Print all of the data exactly.

### RECORDS FOR THIS TASK
────
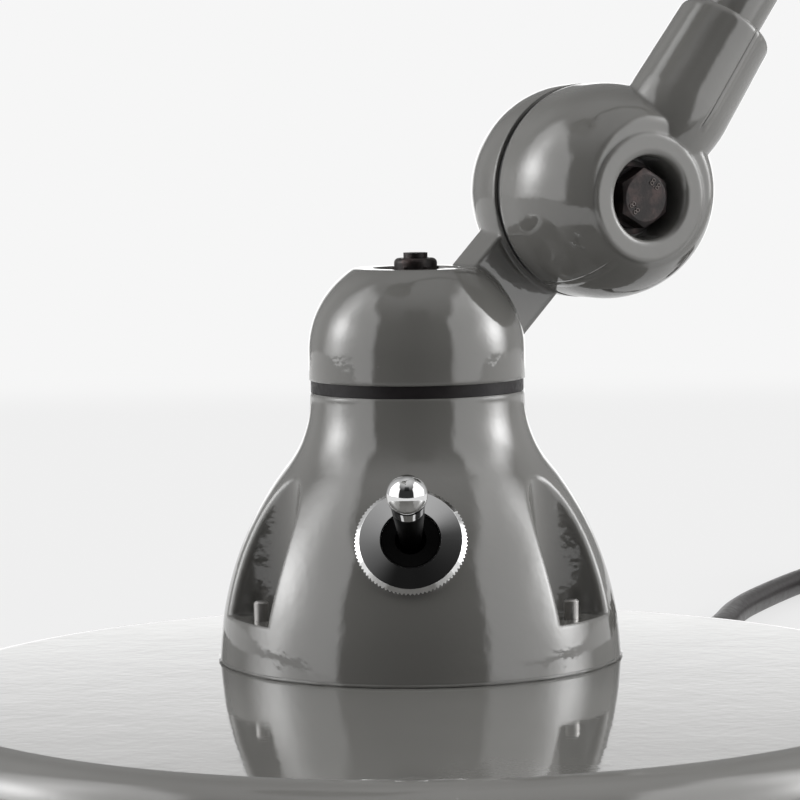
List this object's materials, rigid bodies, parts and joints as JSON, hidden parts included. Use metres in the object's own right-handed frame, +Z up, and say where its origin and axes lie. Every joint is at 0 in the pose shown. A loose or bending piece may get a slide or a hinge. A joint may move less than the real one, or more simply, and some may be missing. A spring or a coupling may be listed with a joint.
{
  "type": "articulated table lamp",
  "caption": "Table lamp with a round base, a bell-shaped foot with a toggle switch, and swing arms on ball-shaped friction joints that carry a spun shade.",
  "frame": {"origin": "centre of the base on the table, at the underside of its pad", "axes": "+Z up; -Y towards the viewer of the picture, the side with the switch; +X to the picture's right"},
  "size_m": [0.489, 0.5377, 0.722],
  "materials": {
    "grey_paint": "gloss",
    "cast_iron": "rough",
    "pad": "matt",
    "dark_steel": "black oxide",
    "zinc_steel": "zinc plated",
    "chrome": "polished",
    "gasket": "matt",
    "disc": "matt",
    "brass": "satin",
    "holder": "glazed",
    "glass": "frosted",
    "black_plastic": "matt",
    "cord": "satin"
  },
  "bodies": {
    "base": {"base_cover": "grey_paint", "base_ballast": "cast_iron", "ballast_nuts": "zinc_steel", "base_pad": "pad", "bell_housing": "grey_paint", "bell_screws": "zinc_steel", "bell_screw_washers": "zinc_steel", "swivel_bolt": "dark_steel", "swivel_springs": "dark_steel", "swivel_gasket": "gasket", "swivel_washer": "dark_steel", "swivel_nut": "dark_steel", "switch_body": "black_plastic", "switch_bushing": "brass", "switch_nut": "chrome", "switch_terminals": "brass", "cord_gland": "cord", "inner_lead": "cord", "cord_tail": "cord", "cord_coil": "cord", "cord_tie": "black_plastic", "plug_body": "black_plastic", "plug_pins": "chrome"},
    "knuckle": {"base_knuckle": "grey_paint", "lower_contact_disc": "disc", "lower_contact_rings": "brass", "lower_joint_bolt": "dark_steel", "lower_joint_washers": "dark_steel", "lower_joint_nut": "dark_steel"},
    "lower_arm": {"lower_arm_foot": "grey_paint", "lower_arm_tube": "grey_paint", "lower_arm_head": "grey_paint", "lower_arm_screws": "dark_steel", "lower_brushes": "brass", "elbow_brushes": "brass"},
    "upper_arm": {"upper_arm_foot": "grey_paint", "upper_arm_tube": "grey_paint", "upper_arm_head": "grey_paint", "upper_arm_screws": "dark_steel", "elbow_contact_disc": "disc", "elbow_contact_rings": "brass", "elbow_joint_bolt": "dark_steel", "elbow_joint_washers": "dark_steel", "elbow_joint_nut": "dark_steel", "head_contact_disc": "disc", "head_contact_rings": "brass", "head_joint_bolt": "dark_steel", "head_joint_washers": "dark_steel", "head_joint_nut": "dark_steel"},
    "head": {"head_knuckle": "grey_paint", "head_brushes": "brass", "shade": "grey_paint", "shade_ring": "zinc_steel", "lamp_holder": "holder", "cap_screws": "zinc_steel", "bulb_cap": "brass", "bulb_glass": "glass"},
    "lever": {"switch_lever": "chrome"}
  },
  "joints": [
    {"name": "swivel_turn", "type": "hinge", "parent": "base", "child": "knuckle", "pos_m": [0, 0.038, 0.0945], "axis": [0, 0, 1], "range_deg": [-165, 165]},
    {"name": "lower_hinge", "type": "hinge", "parent": "knuckle", "child": "lower_arm", "pos_m": [0.04287, 0.05455, 0.14175], "axis": [0.5075, -0.8616, 0], "range_deg": [-45, 70]},
    {"name": "elbow_hinge", "type": "hinge", "parent": "lower_arm", "child": "upper_arm", "pos_m": [0.24874, 0.17582, 0.46702], "axis": [0.5075, -0.8616, 0], "range_deg": [-91.3, 45]},
    {"name": "head_hinge", "type": "hinge", "parent": "upper_arm", "child": "head", "pos_m": [-0.03309, 0.0098, 0.69576], "axis": [0.5075, -0.8616, 0], "range_deg": [-70, 45]},
    {"name": "switch_throw", "type": "hinge", "parent": "base", "child": "lever", "pos_m": [-0.00214, -0.00279, 0.06115], "axis": [0.9986, -0.0523, 0], "range_deg": [0, 23]}
  ]
}
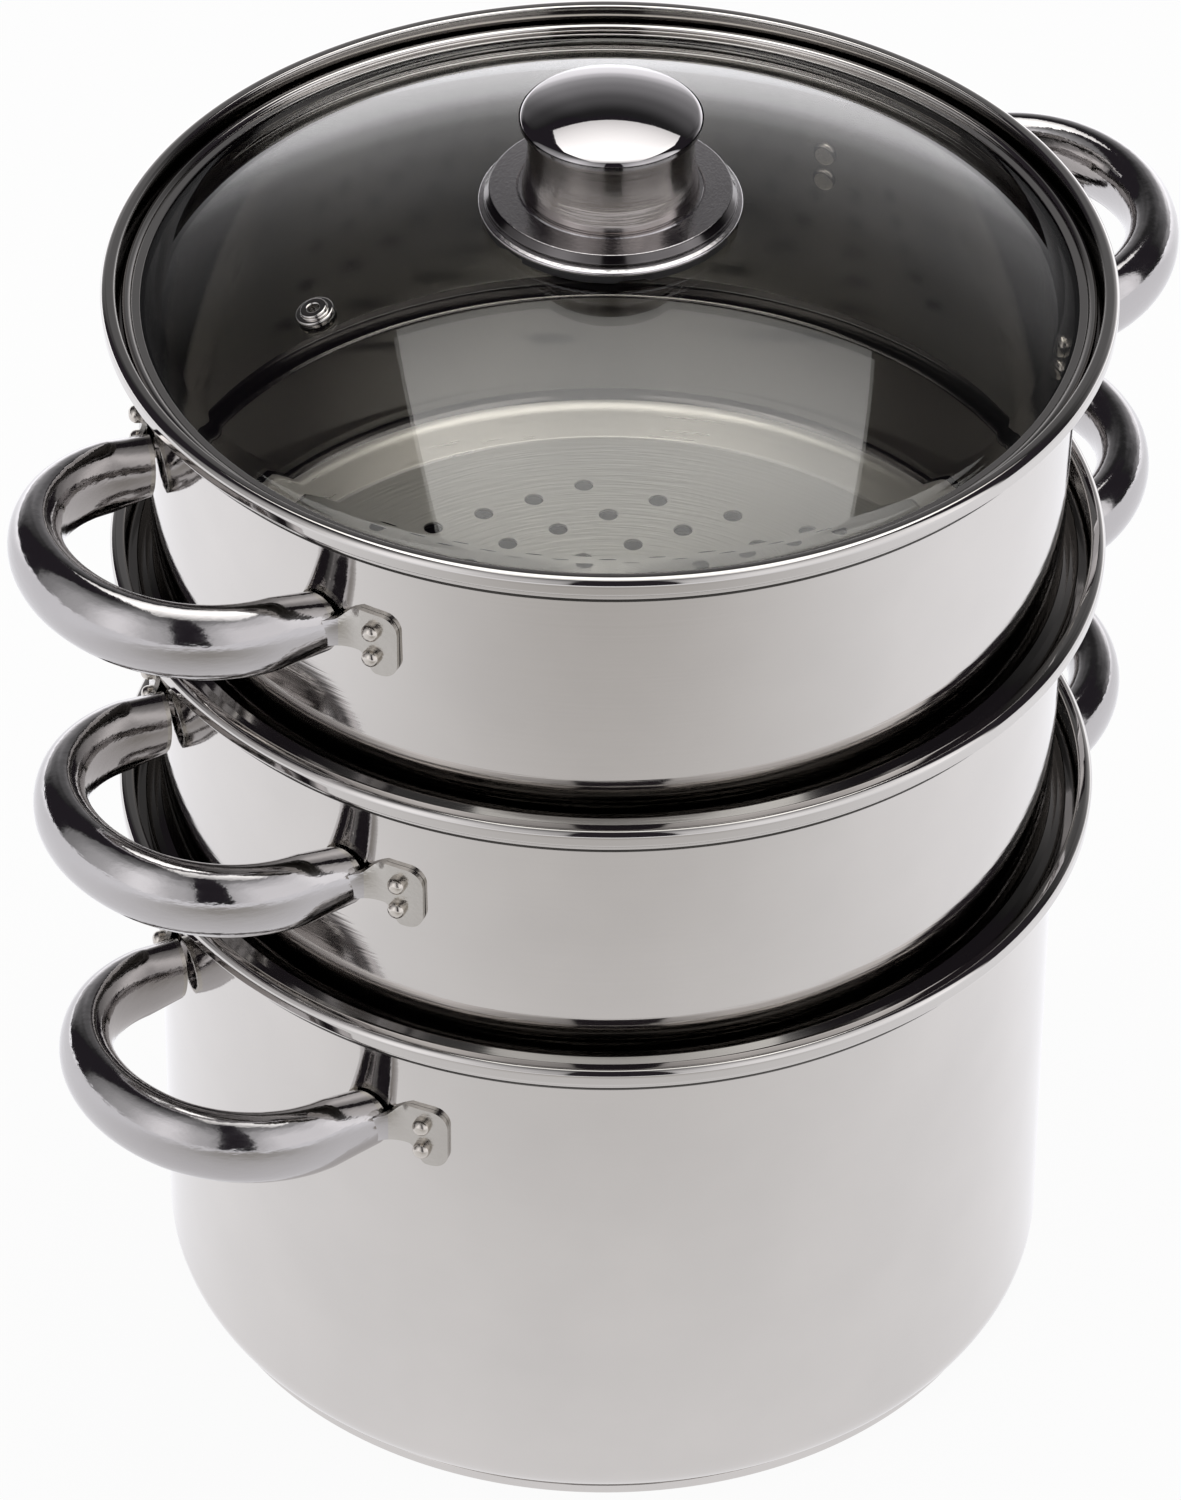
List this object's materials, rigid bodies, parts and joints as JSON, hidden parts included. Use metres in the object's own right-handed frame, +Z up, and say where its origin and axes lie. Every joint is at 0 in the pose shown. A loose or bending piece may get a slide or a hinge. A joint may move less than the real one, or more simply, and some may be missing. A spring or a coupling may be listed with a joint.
{
  "type": "steamer pot",
  "caption": "Round steel pot with two stacked steamer baskets, looped side handles and a domed glass lid with a knob.",
  "frame": {"origin": "middle of the pot's underside, where it stands on the hob", "axes": "+Z up along the axis of the pot and its tiers, X through the pot's two handles, Y across them"},
  "size_m": [0.3298, 0.25, 0.3584],
  "materials": {
    "satin_steel": "fine satin",
    "polished_steel": "polished",
    "rivet_steel": "dull",
    "core_aluminium": "plain",
    "smoked_glass": "clear, smoked",
    "black_seal": "matte"
  },
  "bodies": {
    "pot": {"pot_body": "satin_steel", "pot_handle_left": "polished_steel", "pot_rivets_left": "rivet_steel", "pot_handle_right": "polished_steel", "pot_rivets_right": "rivet_steel", "pot_base_core": "core_aluminium", "pot_base_cap": "satin_steel"},
    "middle_steamer": {"middle_steamer_body": "satin_steel", "middle_steamer_handle_left": "polished_steel", "middle_steamer_rivets_left": "rivet_steel", "middle_steamer_handle_right": "polished_steel", "middle_steamer_rivets_right": "rivet_steel"},
    "top_steamer": {"top_steamer_body": "satin_steel", "top_steamer_handle_left": "polished_steel", "top_steamer_rivets_left": "rivet_steel", "top_steamer_handle_right": "polished_steel", "top_steamer_rivets_right": "rivet_steel"},
    "lid": {"lid_glass": "smoked_glass", "lid_band": "polished_steel", "vent_eyelet": "rivet_steel", "knob_gasket": "black_seal", "knob_flange": "polished_steel", "knob_neck": "polished_steel", "knob_cap": "polished_steel", "knob_screw": "rivet_steel"}
  },
  "joints": [
    {"name": "middle_lift", "type": "slide", "parent": "pot", "child": "middle_steamer", "axis": [0, 0, 1], "range_m": [0, 0.07]},
    {"name": "top_lift", "type": "slide", "parent": "middle_steamer", "child": "top_steamer", "axis": [0, 0, 1], "range_m": [0, 0.07]},
    {"name": "lid_lift", "type": "slide", "parent": "top_steamer", "child": "lid", "axis": [0, 0, 1], "range_m": [0, 0.08]}
  ]
}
────
### RESPONSE TO THIS EXERCISE
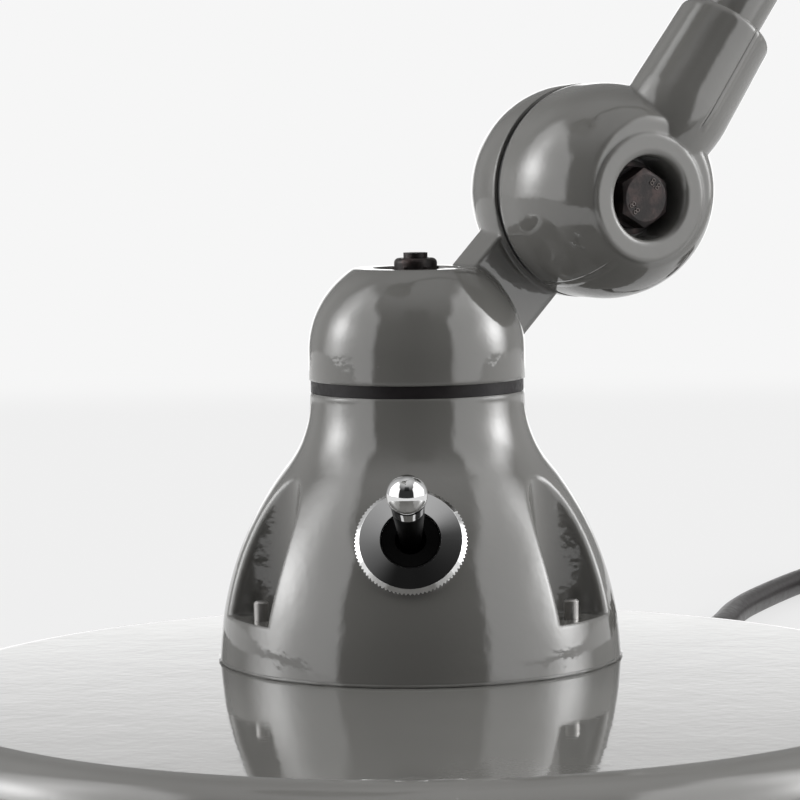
List this object's materials, rigid bodies, parts and joints as JSON, hidden parts included. Use metres in the object's own right-handed frame, +Z up, and say where its origin and axes lie. Every joint is at 0 in the pose shown. A loose or bending piece may get a slide or a hinge. A joint may move less than the real one, or more simply, and some may be missing. A spring or a coupling may be listed with a joint.
{
  "type": "articulated table lamp",
  "caption": "Table lamp with a round base, a bell-shaped foot with a toggle switch, and swing arms on ball-shaped friction joints that carry a spun shade.",
  "frame": {"origin": "centre of the base on the table, at the underside of its pad", "axes": "+Z up; -Y towards the viewer of the picture, the side with the switch; +X to the picture's right"},
  "size_m": [0.489, 0.5377, 0.722],
  "materials": {
    "grey_paint": "gloss",
    "cast_iron": "rough",
    "pad": "matt",
    "dark_steel": "black oxide",
    "zinc_steel": "zinc plated",
    "chrome": "polished",
    "gasket": "matt",
    "disc": "matt",
    "brass": "satin",
    "holder": "glazed",
    "glass": "frosted",
    "black_plastic": "matt",
    "cord": "satin"
  },
  "bodies": {
    "base": {"base_cover": "grey_paint", "base_ballast": "cast_iron", "ballast_nuts": "zinc_steel", "base_pad": "pad", "bell_housing": "grey_paint", "bell_screws": "zinc_steel", "bell_screw_washers": "zinc_steel", "swivel_bolt": "dark_steel", "swivel_springs": "dark_steel", "swivel_gasket": "gasket", "swivel_washer": "dark_steel", "swivel_nut": "dark_steel", "switch_body": "black_plastic", "switch_bushing": "brass", "switch_nut": "chrome", "switch_terminals": "brass", "cord_gland": "cord", "inner_lead": "cord", "cord_tail": "cord", "cord_coil": "cord", "cord_tie": "black_plastic", "plug_body": "black_plastic", "plug_pins": "chrome"},
    "knuckle": {"base_knuckle": "grey_paint", "lower_contact_disc": "disc", "lower_contact_rings": "brass", "lower_joint_bolt": "dark_steel", "lower_joint_washers": "dark_steel", "lower_joint_nut": "dark_steel"},
    "lower_arm": {"lower_arm_foot": "grey_paint", "lower_arm_tube": "grey_paint", "lower_arm_head": "grey_paint", "lower_arm_screws": "dark_steel", "lower_brushes": "brass", "elbow_brushes": "brass"},
    "upper_arm": {"upper_arm_foot": "grey_paint", "upper_arm_tube": "grey_paint", "upper_arm_head": "grey_paint", "upper_arm_screws": "dark_steel", "elbow_contact_disc": "disc", "elbow_contact_rings": "brass", "elbow_joint_bolt": "dark_steel", "elbow_joint_washers": "dark_steel", "elbow_joint_nut": "dark_steel", "head_contact_disc": "disc", "head_contact_rings": "brass", "head_joint_bolt": "dark_steel", "head_joint_washers": "dark_steel", "head_joint_nut": "dark_steel"},
    "head": {"head_knuckle": "grey_paint", "head_brushes": "brass", "shade": "grey_paint", "shade_ring": "zinc_steel", "lamp_holder": "holder", "cap_screws": "zinc_steel", "bulb_cap": "brass", "bulb_glass": "glass"},
    "lever": {"switch_lever": "chrome"}
  },
  "joints": [
    {"name": "swivel_turn", "type": "hinge", "parent": "base", "child": "knuckle", "pos_m": [0, 0.038, 0.0945], "axis": [0, 0, 1], "range_deg": [-165, 165]},
    {"name": "lower_hinge", "type": "hinge", "parent": "knuckle", "child": "lower_arm", "pos_m": [0.04287, 0.05455, 0.14175], "axis": [0.5075, -0.8616, 0], "range_deg": [-45, 70]},
    {"name": "elbow_hinge", "type": "hinge", "parent": "lower_arm", "child": "upper_arm", "pos_m": [0.24874, 0.17582, 0.46702], "axis": [0.5075, -0.8616, 0], "range_deg": [-91.3, 45]},
    {"name": "head_hinge", "type": "hinge", "parent": "upper_arm", "child": "head", "pos_m": [-0.03309, 0.0098, 0.69576], "axis": [0.5075, -0.8616, 0], "range_deg": [-70, 45]},
    {"name": "switch_throw", "type": "hinge", "parent": "base", "child": "lever", "pos_m": [-0.00214, -0.00279, 0.06115], "axis": [0.9986, -0.0523, 0], "range_deg": [0, 23]}
  ]
}
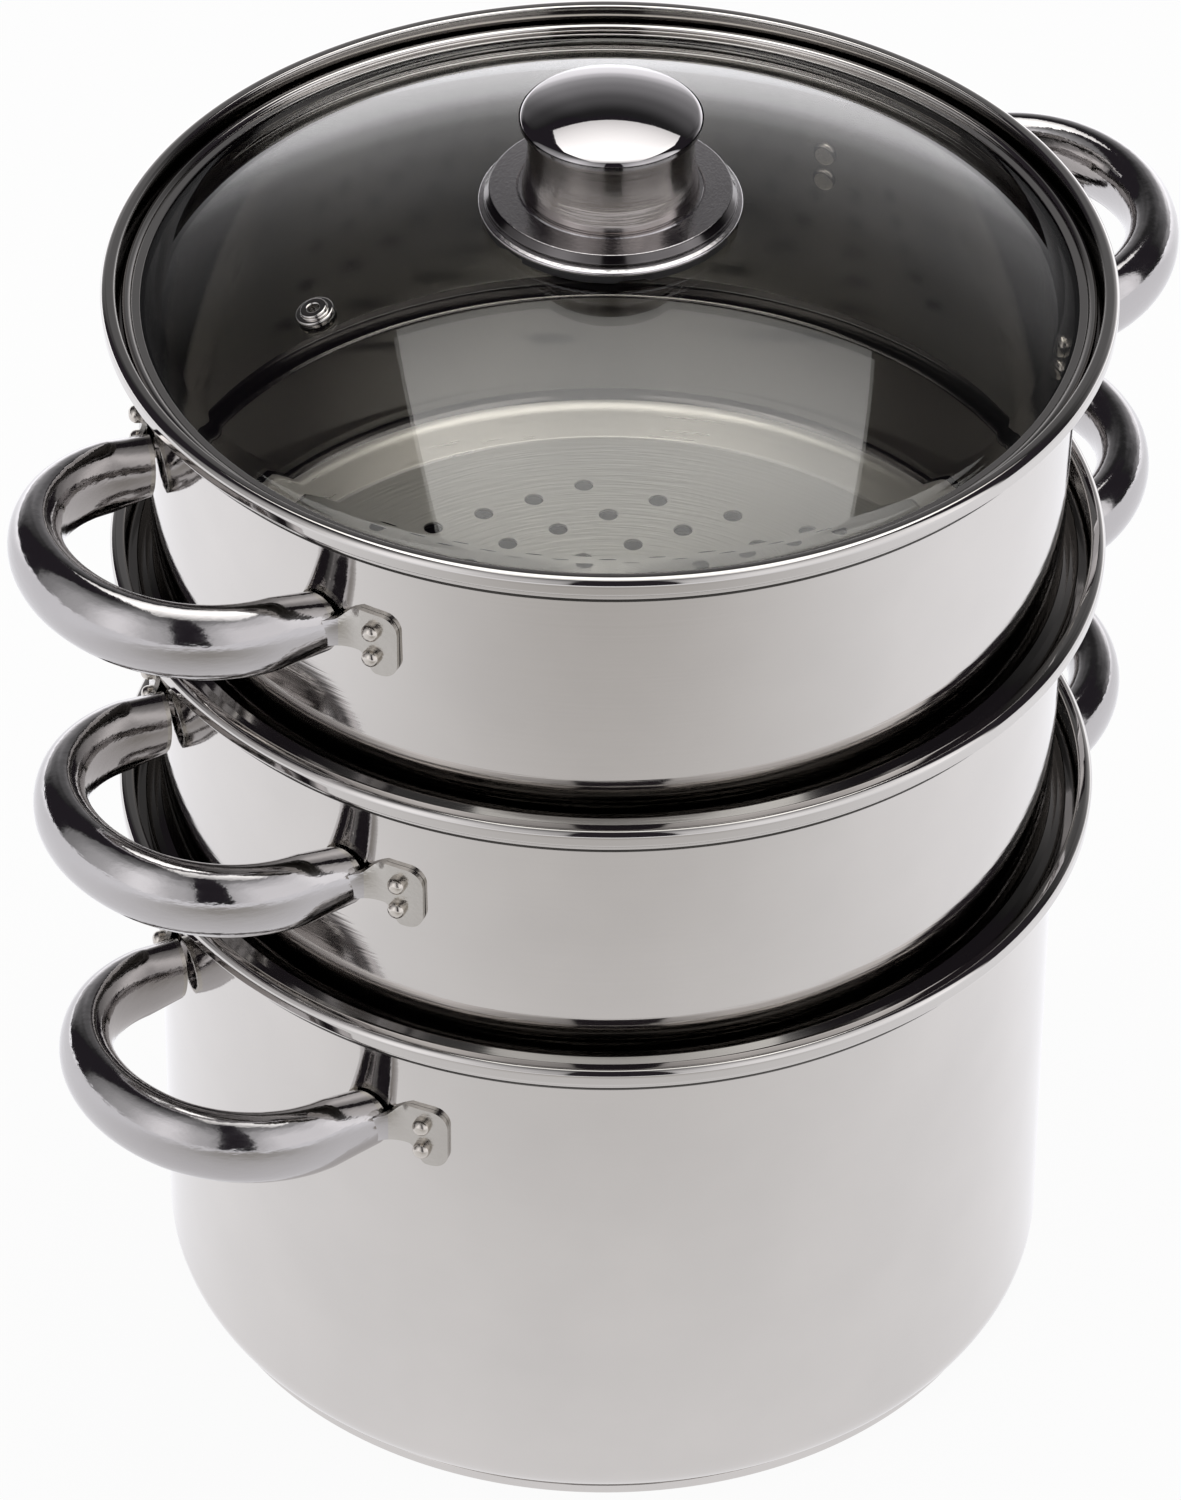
List this object's materials, rigid bodies, parts and joints as JSON, hidden parts included. Use metres in the object's own right-handed frame, +Z up, and say where its origin and axes lie. Every joint is at 0 in the pose shown. A loose or bending piece may get a slide or a hinge. A joint may move less than the real one, or more simply, and some may be missing. A spring or a coupling may be listed with a joint.
{
  "type": "steamer pot",
  "caption": "Round steel pot with two stacked steamer baskets, looped side handles and a domed glass lid with a knob.",
  "frame": {"origin": "middle of the pot's underside, where it stands on the hob", "axes": "+Z up along the axis of the pot and its tiers, X through the pot's two handles, Y across them"},
  "size_m": [0.3298, 0.25, 0.3584],
  "materials": {
    "satin_steel": "fine satin",
    "polished_steel": "polished",
    "rivet_steel": "dull",
    "core_aluminium": "plain",
    "smoked_glass": "clear, smoked",
    "black_seal": "matte"
  },
  "bodies": {
    "pot": {"pot_body": "satin_steel", "pot_handle_left": "polished_steel", "pot_rivets_left": "rivet_steel", "pot_handle_right": "polished_steel", "pot_rivets_right": "rivet_steel", "pot_base_core": "core_aluminium", "pot_base_cap": "satin_steel"},
    "middle_steamer": {"middle_steamer_body": "satin_steel", "middle_steamer_handle_left": "polished_steel", "middle_steamer_rivets_left": "rivet_steel", "middle_steamer_handle_right": "polished_steel", "middle_steamer_rivets_right": "rivet_steel"},
    "top_steamer": {"top_steamer_body": "satin_steel", "top_steamer_handle_left": "polished_steel", "top_steamer_rivets_left": "rivet_steel", "top_steamer_handle_right": "polished_steel", "top_steamer_rivets_right": "rivet_steel"},
    "lid": {"lid_glass": "smoked_glass", "lid_band": "polished_steel", "vent_eyelet": "rivet_steel", "knob_gasket": "black_seal", "knob_flange": "polished_steel", "knob_neck": "polished_steel", "knob_cap": "polished_steel", "knob_screw": "rivet_steel"}
  },
  "joints": [
    {"name": "middle_lift", "type": "slide", "parent": "pot", "child": "middle_steamer", "axis": [0, 0, 1], "range_m": [0, 0.07]},
    {"name": "top_lift", "type": "slide", "parent": "middle_steamer", "child": "top_steamer", "axis": [0, 0, 1], "range_m": [0, 0.07]},
    {"name": "lid_lift", "type": "slide", "parent": "top_steamer", "child": "lid", "axis": [0, 0, 1], "range_m": [0, 0.08]}
  ]
}